In any future tussles over the meaning of the Great War, what the poets say will count. Luckily, both Andrew Motion and his successor, Carol Ann Duffy, have used the post of Poet Laureate to fuse a tender evocation of wartime ordeals with reflections on waste that shun any jingoistic nostalgia. Motion has also drawn on the terrors endured by his father, a D-Day veteran. Those experiences, of trauma carried back to the home front, leave a trace through this new volume.

The Customs House finds room for other kinds of work – deft, impressionistic poems of place; pieces devoted to the poet's wife; a Browning-esque sequence on the Baroque architect Borromini; a Tennyson-haunted elegy for fellow-poet Mick Imlah – but arms and their aftermath dominate.

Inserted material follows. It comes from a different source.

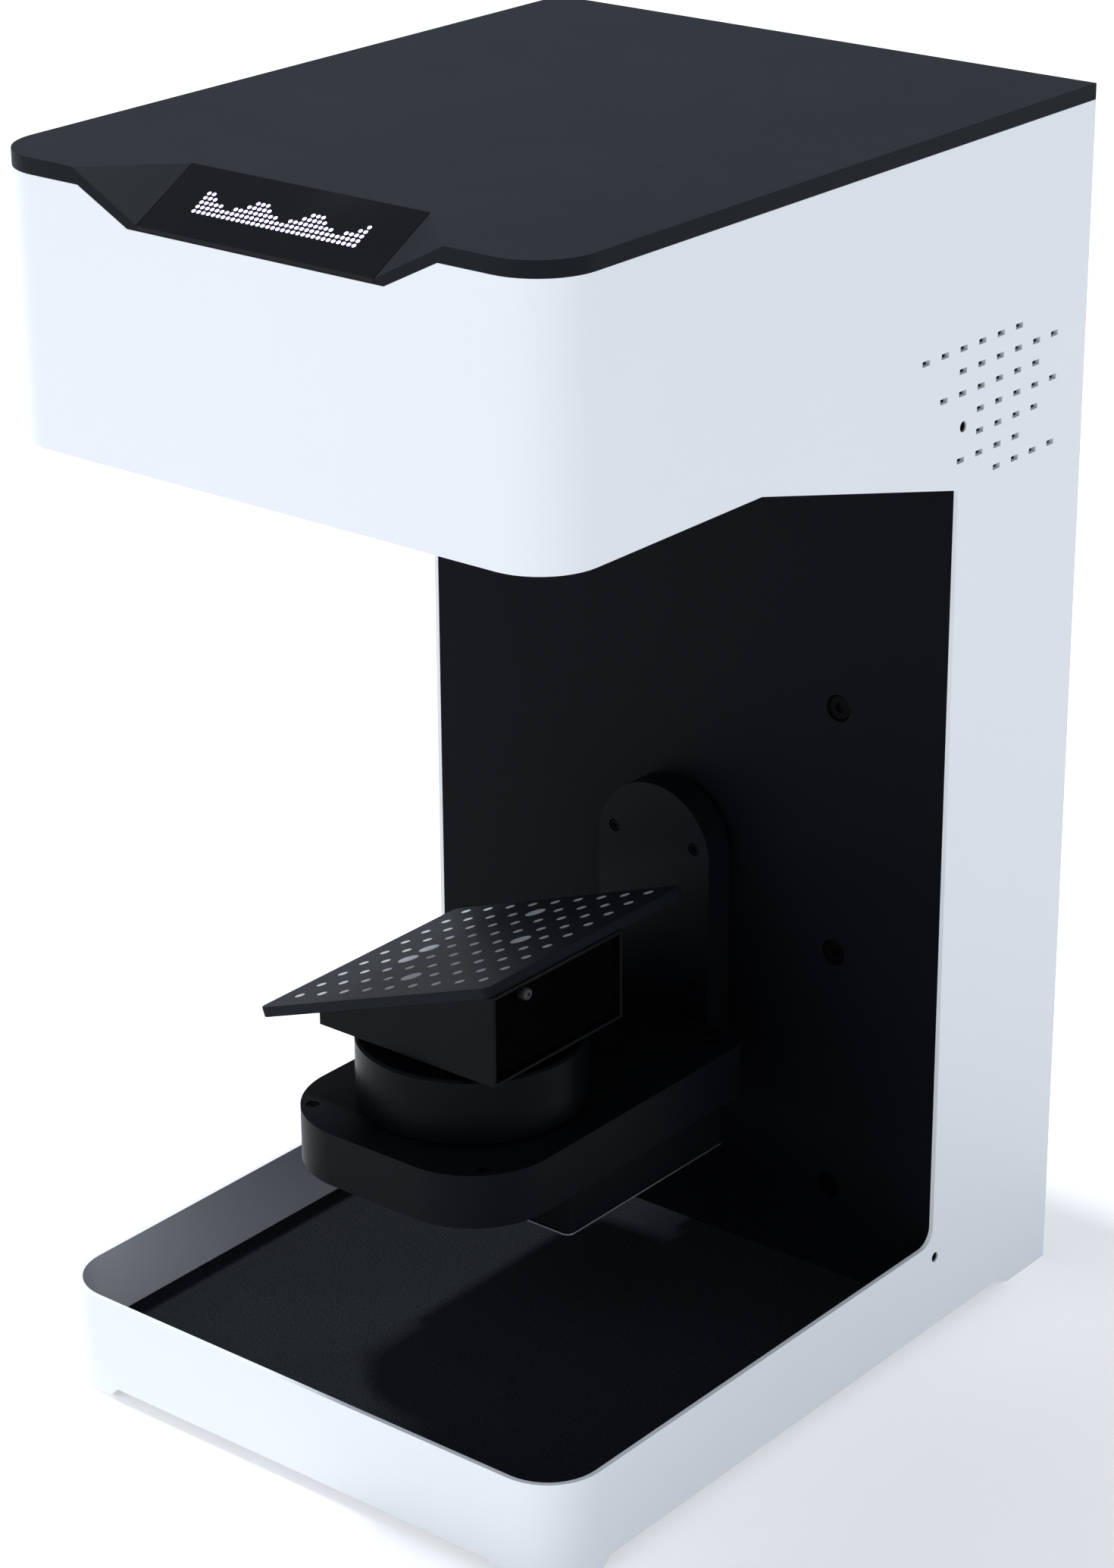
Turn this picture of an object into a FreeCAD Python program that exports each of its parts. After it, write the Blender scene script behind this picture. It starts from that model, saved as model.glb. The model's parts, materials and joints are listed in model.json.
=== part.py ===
import FreeCAD, Part
import math
import os
import Sketcher

# A desktop 3D scanner: a C-shaped housing whose head looks down on a turntable,
# which rides on an arm that swings about a shaft in the column.
# Sizes in millimetres and angles in degrees.
# The origin is on the table under the middle of the housing: +Z up, +X to the
# right of someone who faces the scanner, and +Y towards its back.
# Depths inside the bay are measured forwards from its back face, so the arm
# and the optics keep to the panel when the housing is made deeper.

SIZES = {
    # Housing shell
    "body_width": 270.0,
    "body_depth": 338.5,
    "lid_top": 523.0,
    "lid_thickness": 6.5,
    "shell_wall": 2.0,
    "shell_lift": 1.0,
    "corner_radius": 25.0,
    "bay_rim": 45.8,
    "bay_corner": 8.0,
    "head_bottom": 411.0,
    "slope_run": 129.0,
    "underside_angle": 13.9,
    "foot_relief": 4.2,
    "foot_front_width": 35.0,
    "foot_side_front": 31.5,
    "foot_side_rear": 33.5,
    "foot_slope": 4.0,
    "fit": 0.2,
    "overrun": 10.0,
    "edge_tolerance": 0.01,
    # Display nose of the lid
    "notch_top_inset": 49.0,
    "notch_bottom_half": 61.5,
    "notch_depth": 12.5,
    "facet_inset": 46.0,
    "display_half": 57.0,
    "display_drop": 17.0,
    "display_run": 30.5,
    "display_glass": 1.4,
    "display_board_half": 44.0,
    "display_board_thickness": 1.6,
    "display_board_start": 5.0,
    "display_board_run": 14.0,
    "display_board_gap": 0.3,
    "facet_overrun": 30.0,
    # Vent slots and side screws
    "vent_length": 5.0,
    "vent_height": 2.2,
    "vent_pitch_along": 12.88,
    "vent_pitch_down": 9.02,
    "vent_first_depth": 24.9,
    "vent_first_height": 436.2,
    "side_screw_low": 38.6,
    "side_screw_high": 404.5,
    "side_screw_radius": 1.25,
    "side_screw_head": 2.2,
    "side_screw_sink": 1.4,
    "side_screw_length": 9.0,
    # Base tray, floor and feet
    "foot_radius": 9.0,
    "foot_tip_radius": 8.0,
    "foot_height": 5.0,
    "foot_inset": 28.0,
    "tray_wall": 2.0,
    "tray_height": 7.5,
    "floor_thickness": 2.0,
    # Rear panel, its screws and standoffs
    "panel_thickness": 4.0,
    "panel_top": 412.0,
    "panel_hole_radius": 14.0,
    "panel_screw_side": 80.7,
    "panel_screw_low": 55.7,
    "panel_screw_pitch": 109.45,
    "panel_screw_head": 5.6,
    "panel_screw_head_height": 2.0,
    "panel_screw_sink": 3.0,
    "panel_screw_shank": 2.9,
    "panel_screw_reach": 8.0,
    "standoff_radius": 6.0,
    "standoff_bore": 3.0,
    "standoff_spigot": 2.5,
    # Folded frame in the column
    "frame_sheet": 3.0,
    "gear_clearance": 1.5,
    "motor_room": 13.5,
    "frame_return": 14.0,
    "frame_top": 372.0,
    "rear_inset": 2.5,
    "cover_sheet": 1.5,
    # Swing drive
    "swing_height": 197.0,
    "shaft_radius": 10.0,
    "shaft_shoulder": 12.0,
    "shaft_flange": 20.0,
    "shaft_flange_thickness": 4.5,
    "shaft_tail": 30.0,
    "bearing_outer": 21.0,
    "bearing_width": 12.0,
    "running_fit": 0.05,
    "housing_radius": 25.0,
    "housing_flange": 34.0,
    "housing_flange_thickness": 5.0,
    "housing_nose": 1.5,
    "housing_length": 31.5,
    "gear_module": 2.0,
    "gear_width": 10.0,
    "gear_gap": 3.0,
    "pinion_extra": 0.5,
    "tooth_backlash": 0.24,
    "gear_web": 4.0,
    "gear_hub": 16.0,
    "gear_rim": 6.0,
    "motor_side": 42.3,
    "motor_length": 48.0,
    "motor_corner": 4.0,
    "motor_pilot": 11.0,
    "motor_pilot_height": 2.0,
    "motor_shaft": 2.5,
    "motor_bore_depth": 12.0,
    # Swinging arm
    "arm_half": 59.0,
    "arm_front": 200.0,
    "arm_back": 28.0,
    "arm_bottom": 105.5,
    "arm_thickness": 23.5,
    "arm_front_radius": 37.0,
    "arm_back_radius": 8.0,
    "arm_wall": 2.5,
    "arm_edge_round": 1.0,
    "arm_plate": 1.8,
    "bracket_half": 51.0,
    "bracket_margin": 6.0,
    "bracket_thickness": 6.0,
    "bracket_neck_half": 25.0,
    "bracket_neck_run": 4.0,
    "bracket_upright": 8.0,
    "bracket_bend": 6.0,
    "arm_screw_front_side": 45.0,
    "arm_screw_front_depth": 185.0,
    "arm_screw_back_side": 48.0,
    "arm_screw_back_depth": 39.0,
    "arm_screw_radius": 1.5,
    "arm_screw_head": 2.6,
    "arm_screw_head_height": 1.0,
    "arm_screw_sink": 1.6,
    "arch_half": 29.2,
    "arch_front": 18.0,
    "arch_back": 3.7,
    "arch_wall": 3.0,
    "arch_screw_side": 21.0,
    "arch_screw_high": 202.0,
    "arch_screw_low": 138.6,
    "arch_screw_reach": 5.0,
    # Turntable drive under and inside the arm
    "pod_half": 54.5,
    "pod_front_reach": 5.4,
    "pod_rear_reach": 98.4,
    "pod_bottom": 84.0,
    "pod_wall": 2.0,
    "pod_corner": 3.0,
    "pod_trim": 0.8,
    "pod_trim_proud": 0.4,
    "pancake_length": 20.0,
    "table_gear_module": 1.5,
    "table_gear_width": 7.0,
    "table_gear_lift": 0.8,
    "table_depth": 138.0,
    "ring_radius": 45.0,
    "ring_height": 12.3,
    "ring_step": 4.0,
    "ring_shoulder": 18.0,
    "table_bearing_width": 7.0,
    "spindle_radius": 15.0,
    "spindle_waist": 10.0,
    "spindle_foot": 6.0,
    "spindle_waist_top": 123.0,
    "foot_bearing_outer": 10.5,
    "foot_bearing_width": 5.0,
    # Turntable and calibration target
    "drum_radius": 47.5,
    "drum_height": 17.0,
    "drum_gap": 0.4,
    "drum_edge": 1.0,
    "skirt_gap": 1.2,
    "skirt_clearance": 0.5,
    "adapter_radius": 30.0,
    "adapter_height": 3.5,
    "block_half_width": 46.0,
    "block_half_depth": 40.5,
    "block_low": 5.2,
    "block_tilt_angle": 20.3,
    "block_rim": 1.5,
    "block_rim_top": 1.8,
    "block_recess": 3.2,
    "end_cover": 1.0,
    "knob_radius": 2.6,
    "knob_height": 4.5,
    "knob_stem": 1.5,
    "knob_from_front": 18.8,
    "knob_below_top": 4.8,
    "board_width": 131.0,
    "board_depth": 124.5,
    "board_thickness": 4.4,
    "board_corner": 4.0,
    "board_end_inset": 0.9,
    "board_front_proud": 0.8,
    # Optics in the head
    "sheet": 1.5,
    "bench_gap": 14.8,
    "bench_half_depth": 34.0,
    "bench_height": 45.0,
    "bench_sheet": 3.0,
    "projector_half": 37.5,
    "projector_half_depth": 33.0,
    "projector_height": 45.0,
    "fin_width": 3.0,
    "fin_pitch": 7.5,
    "fin_depth": 8.0,
    "projector_lens_radius": 15.0,
    "projector_lens_nose": 12.0,
    "projector_lens_length": 36.0,
    "lens_lip": 2.0,
    "camera_inset": 33.0,
    "camera_toe_angle": 16.8,
    "camera_half": 14.5,
    "camera_length": 42.0,
    "camera_lens_radius": 12.0,
    "camera_lens_nose": 10.0,
    "camera_lens_length": 30.0,
    "bench_hole": 17.0,
    "window_thickness": 2.0,
    "window_lap": 3.0,
    "projector_window_half": 26.0,
    "projector_window_half_depth": 20.0,
    "camera_window_radius": 15.0,
    "camera_window_shift": 14.0,
    # Electronics in the column
    "supply_depth": 36.0,
    "supply_height": 160.0,
    "supply_side": 27.0,
    "supply_inset": 10.0,
    "supply_lift": 16.0,
    "supply_lip": 3.0,
    "supply_lip_height": 20.0,
    "circuit_inset": 12.0,
    "circuit_height": 140.0,
    "circuit_thickness": 1.6,
    "circuit_standoff": 8.0,
    "circuit_hole_inset": 5.0,
    "circuit_post_radius": 3.0,
    "chip_height": 6.0,
    "fan_side": 60.0,
    "fan_thickness": 15.0,
    "fan_depth": 38.0,
    "fan_height": 409.0,
    "fan_opening": 28.5,
    "fan_hub": 13.0,
    "fan_base": 3.0,
    "fan_strut": 4.0,
    "fan_pin": 1.5,
    "fan_gap": 0.4,
    "fan_blade_reach": 26.6,
    "fan_blade_thickness": 1.2,
    "fan_blade_angle": 38.0,
    "fan_hole_radius": 2.2,
    "fan_hole_side": 25.0,
    # Back cover and sockets
    "slot_width": 3.0,
    "slot_height": 44.0,
    "slot_pitch": 8.0,
    "slot_bottom": 430.0,
    "low_slot_bottom": 210.0,
    "back_screw_inset": 11.5,
    "back_screw_low": 36.0,
    "back_screw_pitch": 155.0,
    "back_screw_head": 3.0,
    "back_screw_head_height": 1.7,
    "back_screw_shank": 1.5,
    "back_screw_reach": 6.0,
    "socket_row": 62.0,
    "socket_flange": 1.4,
    "socket_lip": 2.5,
    "inlet_side": 62.0,
    "inlet_half_width": 13.5,
    "inlet_half_height": 10.0,
    "inlet_depth": 20.0,
    "inlet_wall": 2.0,
    "inlet_recess": 15.0,
    "inlet_pin_half_width": 1.0,
    "inlet_pin_half_height": 2.0,
    "inlet_pin_pitch": 7.0,
    "switch_side": 20.0,
    "switch_half_width": 6.5,
    "switch_half_height": 9.5,
    "switch_depth": 14.0,
    "switch_wall": 1.2,
    "rocker_gap": 0.3,
    "rocker_pin": 1.5,
    "rocker_depth": 6.0,
    "rocker_rise": 2.0,
    "rocker_rest_angle": 7.0,
    "usb_side": 60.0,
    "usb_half_width": 6.0,
    "usb_half_height": 5.5,
    "usb_depth": 16.0,
    "usb_wall": 1.0,
    "usb_tongue_half": 3.0,
}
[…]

Most notably, the "Laurels and Donkeys" section carves verse out of war-related prose texts taken from various contexts: medics' memories of the liberation of Belsen; combatants' testimonies from Iraq and Afghanistan; his father's accounts of the Normandy campaign.

These "found poems" call on all Motion's skill as a poetic orchestrator. He moulds the heightened prose of (often) horrific reminiscences into loose-limbed but strongly rhythmic verse. However, these pieces also serve as a kind of cleansing return to the source. He aims to discover how humanely self-conscious language can endure amid the shock and grief in those slaughterhouses, "best left" – as a doctor treating casualties from Gold Beach puts it – "to the imagination".

For any reader who dreads the memorial barrage of cliché and bombast that the Great War centenary may bring, Motion delivers a salutary – and very moving – pre-emptive strike.